Global analyses of vulnerability reveal generic insights into the relation between socio-ecological systems and the stress impacting upon them including climate and market variability. They thus provide a valuable basis for better understanding and comparing the evolution of socio-ecological systems from a broad perspective. However, even when reflecting sub-national differences, global assessments necessarily aggregate regional variations in the underlying conditions of vulnerability. Refinements are therefore necessary to better accommodate context-specific processes and hence facilitate vulnerability reduction. This study presents a novel methodology to refining global insights into vulnerability at a regional scale. It is based on a spatially explicit link between broad patterns of vulnerability and modelled regional smallholder development.
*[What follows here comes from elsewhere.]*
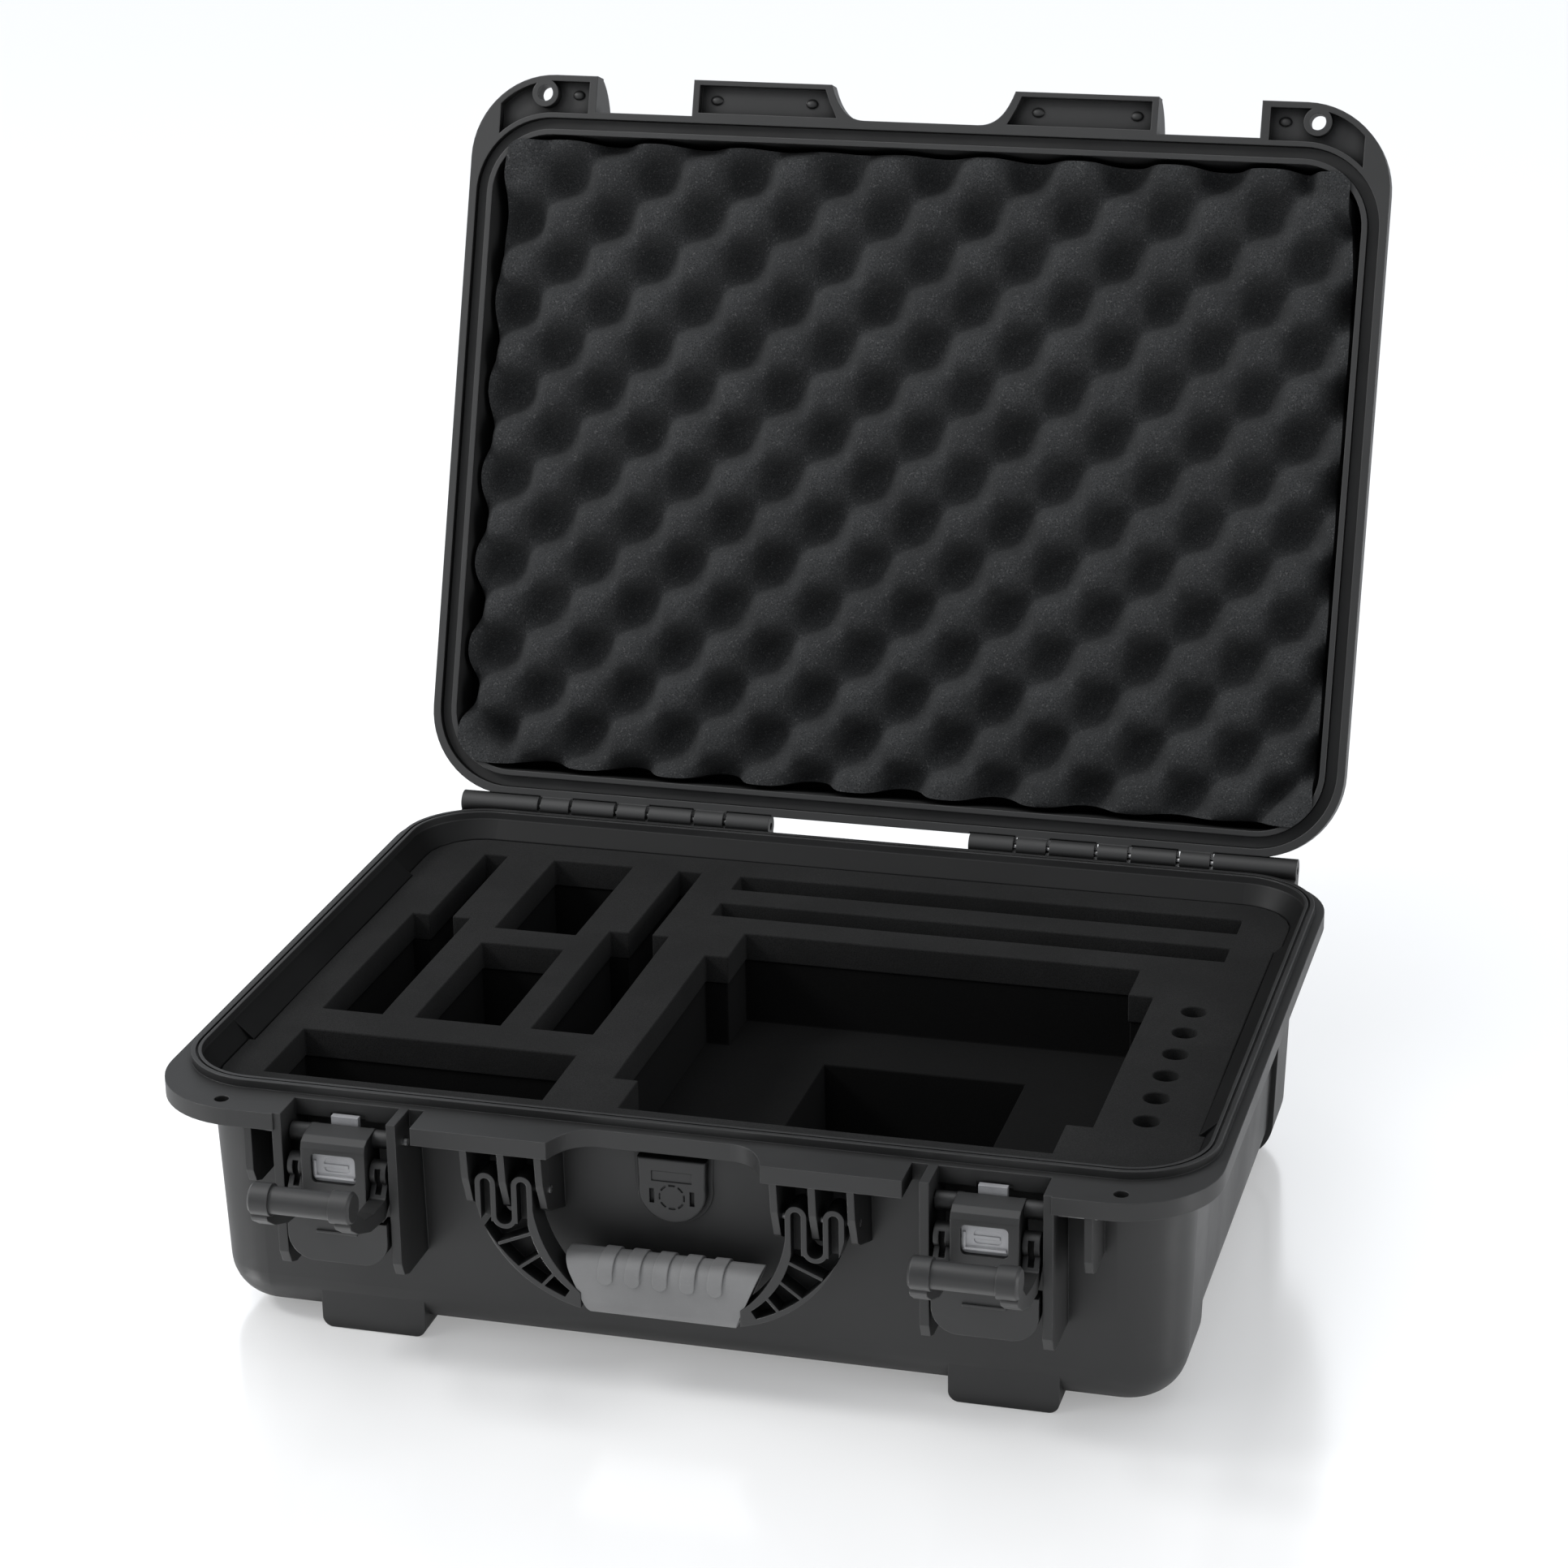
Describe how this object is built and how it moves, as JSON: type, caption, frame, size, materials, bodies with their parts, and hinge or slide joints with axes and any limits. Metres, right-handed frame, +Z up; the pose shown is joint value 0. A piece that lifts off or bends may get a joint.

Its application in order to better represent the drylands of Northeast Brazil reveals specific facets of smallholders’ vulnerability at the municipio level, reflecting non-linear dynamics. The results show that smallholders’ vulnerability was widely exacerbated in the most vulnerable areas. One key mechanism causing such a vulnerability increase involved intensifying resource degradation and the related potential for impoverishment as modelled at the regional scale. In addition, by subsequently re-orienting their livelihoods towards off-farm activities, smallholders became more sensitive to fluctuations and competition in the labour market. In contrast to these critical trends, living and environmental conditions improved in only some areas, thus indicating a decrease in vulnerability. Altogether, in differentiating the heterogeneity of resource management and smallholders’ livelihoods, the regional refinement presented in this study indicates necessary adjustments to generic strategies for vulnerability reduction gained at the global scale.  相似文献   

4.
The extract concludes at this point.